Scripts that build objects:
⁂

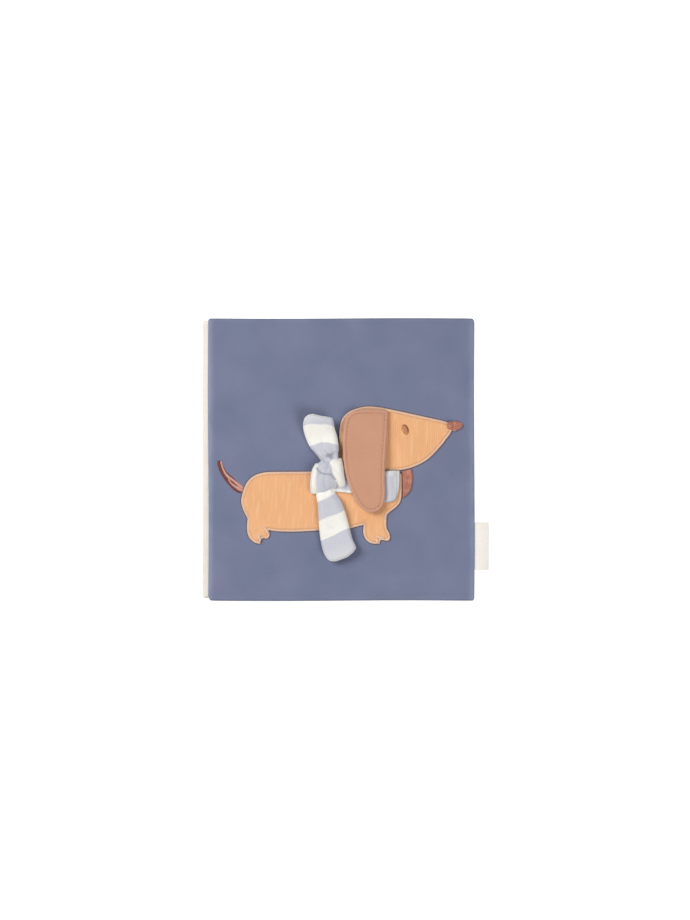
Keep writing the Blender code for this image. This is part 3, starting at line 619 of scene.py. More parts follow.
def make_panel(leaf, which, looks, step, seed):
    """One cotton panel: flat over the filling, rounded and a little puckered at its seam."""
    node = f"{leaf}_{which}_panel"
    low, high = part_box(node)
    up = which == "upper"
    seam, rise = (low.z, high.z - low.z) if up else (high.z, high.z - low.z)
    creased = leaf == "front_cover" and up

    def skin(xy, depth):
        sunk = CALM_DEPTH * (0.5 + 0.5 * waves(xy, CALM_LENGTH, seed))
        sunk += CRINKLE_DEPTH * (0.5 + 0.5 * waves(xy, CRINKLE_LENGTH, seed + 1))
        near = np.exp(-((depth - LEAF_ROUNDING * 0.6) / PUCKER_REACH) ** 2)
        sunk += PUCKER_DEPTH * near * (0.5 + 0.5 * waves(xy, PUCKER_LENGTH, seed + 2))
        if creased:
            sunk += creases(xy, node)
        inwards = depth / LEAF_ROUNDING
        return SEAM_EDGE + (rise - SEAM_EDGE) * dome(inwards) - sunk * smooth(inwards)

    def outer(xy, depth):
        return seam + skin(xy, depth) if up else seam - skin(xy, depth)

    def inner(xy, depth):
        room = np.maximum(skin(xy, depth) - COTTON_THICKNESS, 0)
        return seam + room if up else seam - room

    # Lighter along the left and right sides and round the rounded rim: a painted highlight where the puffed
    # edges catch the light, made uneven, with random fading over the face.
    def wear(xy, depth):
        side = np.minimum(xy[:, 0] - low.x, high.x - xy[:, 0])
        lit_edges = smooth(1 - side / SIDE_HIGHLIGHT_REACH) + 0.35 * smooth(1 - depth / LEAF_ROUNDING)
        uneven = 0.75 + 0.25 * waves(xy, CALM_LENGTH / 2, seed + 3)
        return lit_edges * uneven + 0.12 * waves(xy, CALM_LENGTH, seed + 4)

    # Painted shadow: a thin dark line along the seam at the top and bottom edges.
    def hollow(xy, depth):
        from_end = np.minimum(xy[:, 1] - low.y, high.y - xy[:, 1])
        return SEAM_SHADE * np.exp(-(depth / SEAM_LINE) ** 2) * (from_end < SEAM_LINE * 3)

    ring = outline(node, step * 1.4)
    if "cover" in leaf:
        ring = ease_corners(ring)
    surfaces = (outer, inner) if up else (inner, outer)
    made = slab(f"{leaf}_{which}_cloth", ring, *surfaces, step, {"wear": wear, "hollow": hollow})
    place_piece(made, leaf, looks, node)


def make_filling(leaf, seed):
    """The wadding and the crinkle film between a leaf's panels."""
    node = f"{leaf}_wadding"
    low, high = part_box(node)

    def face(height, way, seed):
        return lambda xy, depth: height + way * FLUFF * (
            1.5 + 0.5 * waves(xy, CRINKLE_LENGTH, seed) - dome(depth / FLUFF_EDGE))

    wadding = slab(f"{leaf}_filling", outline(node, FILLING_STEP), face(high.z, -1, seed),
                   face(low.z, 1, seed + 1), FILLING_STEP, None, (FLUFF_EDGE,))
    place_piece(wadding, leaf, "wadding", node)
    node = f"{leaf}_crinkle_film"
    low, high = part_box(node)
    middle, room = (low.z + high.z) / 2, (high.z - low.z) / 2

    def crumple(xy):
        return middle + (room - FILM_THICKNESS) * np.abs(waves(xy, CRINKLE_LENGTH, seed + 2)) * 2 - room / 2

    film = slab(f"{leaf}_film", outline(node, FILLING_STEP), lambda xy, depth: crumple(xy) + FILM_THICKNESS,
                lambda xy, depth: crumple(xy), FILLING_STEP, None, (FLUFF_EDGE,))
    place_piece(film, leaf, "crinkle_film", node)


def round_spine(along, radii, angles):
    """Rings of points about the spine's middle, one ring at each place along it."""
    rows = np.broadcast_to(along[:, None], radii.shape)
    return np.stack([HINGE.x + radii * np.cos(angles), rows, HINGE.z + radii * np.sin(angles)], -1)


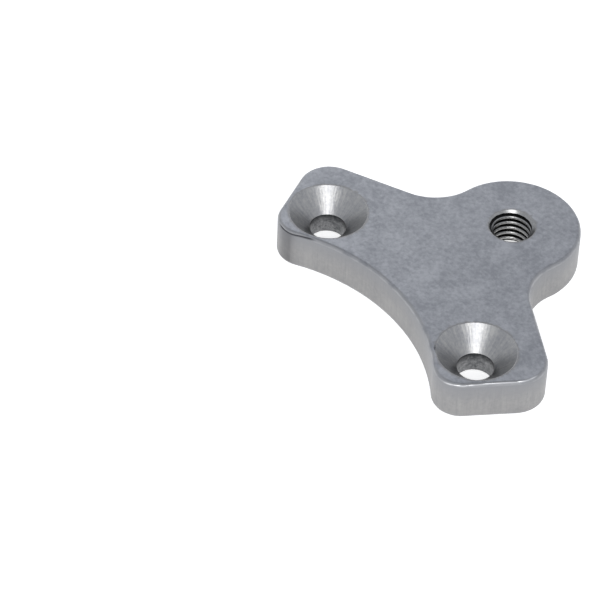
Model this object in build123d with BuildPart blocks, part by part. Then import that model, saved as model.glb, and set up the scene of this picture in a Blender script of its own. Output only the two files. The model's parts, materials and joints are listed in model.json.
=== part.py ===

⁂

Request:
From the line that contains "Model this object" down to the last line of the listing above, repeat each line exactly, and include nothing else.

Answer below:
Model this object in build123d with BuildPart blocks, part by part. Then import that model, saved as model.glb, and set up the scene of this picture in a Blender script of its own. Output only the two files. The model's parts, materials and joints are listed in model.json.
=== part.py ===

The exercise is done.